4.      ICAN’s persistent advocacy

ICAN provided persistent pressure on states to become involved in the humanitarian movement and the 2017 treaty negotiations. In the past five years, ICAN staff and volunteers were present at every major multilateral meeting related to nuclear weapons and disarmament to educate states on ICAN’s goals and to ask for support. They lobbied for states to attend the three humanitarian conferences; to include language within NPT documents on the humanitarian impact of nuclear weapons; to sign on to a “humanitarian pledge” to pursue a legal mechanism for eliminating nuclear weapons; and to vote in favor of UN resolutions establishing working groups and formal negotiations on a nuclear ban treaty. ICAN’s advocacy also benefited from the involvement of scores of young people. ICAN’s savvy use of social media and electronic communications to connect its vast network of advocates is a testament to the contributions of a new generation of nuclear disarmament advocates.

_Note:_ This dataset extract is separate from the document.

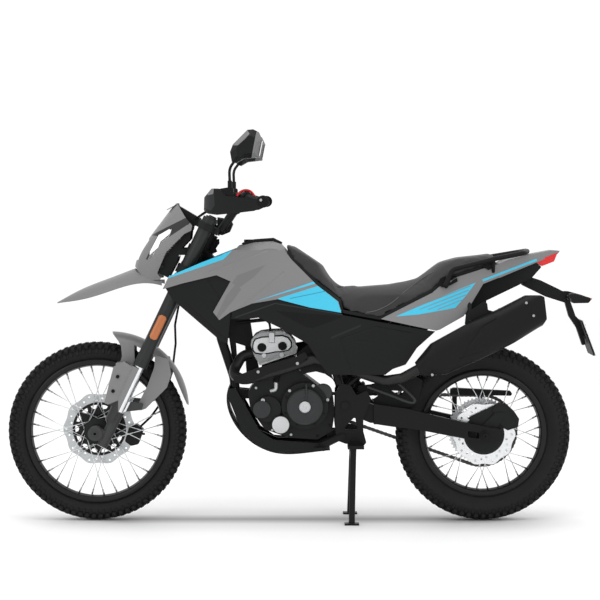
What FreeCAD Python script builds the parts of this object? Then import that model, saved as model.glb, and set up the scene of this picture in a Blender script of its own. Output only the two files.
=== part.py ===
import FreeCAD, Part
import math
import os

# Dual sport motorcycle, millimetres. Front wheel towards -X, +Z up, floor at Z = 0.
# The muffler and the rear brake are on the -Y side, the chain on the +Y side.

os.makedirs("parts", exist_ok=True)

V = FreeCAD.Vector

# Main sizes
FRONT_X = -740.0
FRONT_R = 325.0
REAR_X = 661.0
REAR_R = 318.0
RAKE = 25.5
AXLE_LEAD = 41.5
CLAMP_OFFSET = 22.0
LEG_Y = 100.0
TUBE_R = 25.0
SLIDER_R = 17.5
CASTING_R = 21.0
PIVOT_X, PIVOT_Z = 158.0, 426.0
OUTPUT_X, OUTPUT_Z = 92.0, 418.0
CHAIN_Y = 73.0
CHAIN_PITCH = 15.875
REAR_TEETH = 51
OUTPUT_TEETH = 14
STAND_X, STAND_Z = 190.0, 296.0
PANEL = 4.0
GAP = 0.5

SIN = math.sin(math.radians(RAKE))
COS = math.cos(math.radians(RAKE))
STEER_X = FRONT_X + (AXLE_LEAD + CLAMP_OFFSET) / COS
STEER = FreeCAD.Placement(V(STEER_X, 0, FRONT_R), FreeCAD.Rotation(V(0, 1, 0), RAKE))
AXLE_U = (FRONT_X - STEER_X) * COS
AXLE_W = (FRONT_X - STEER_X) * SIN
SPROCKET_R = CHAIN_PITCH / 2 / math.sin(math.pi / REAR_TEETH)
OUTPUT_R = CHAIN_PITCH / 2 / math.sin(math.pi / OUTPUT_TEETH)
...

5.      The role of the Obama administration

Lastly, the context provided by the Obama administration played a significant role in the success of ICAN’s advocacy. After President Obama’s 2009 Prague speech, in which he set out a vision for “the peace and security of a world without nuclear weapons,” many nuclear disarmament advocates were optimistic that significant change was possible. The Obama administration’s inability to make progress on disarmament following New START (due to a lack of Russian interest) and its commitment to a vast nuclear modernization program greatly disappointed disarmament advocates. This perceived failure helped galvanize the movement toward seeking a nuclear ban treaty with or without the participation of the nuclear weapons states. The fact that the five official nuclear weapons states within the NPT decided in tandem to boycott the first humanitarian conference in Oslo in 2013 also bolstered the case of those who sought to pursue this course without nuclear weapons states. With these states absent from treaty negotiations, it became much easier to draft a treaty.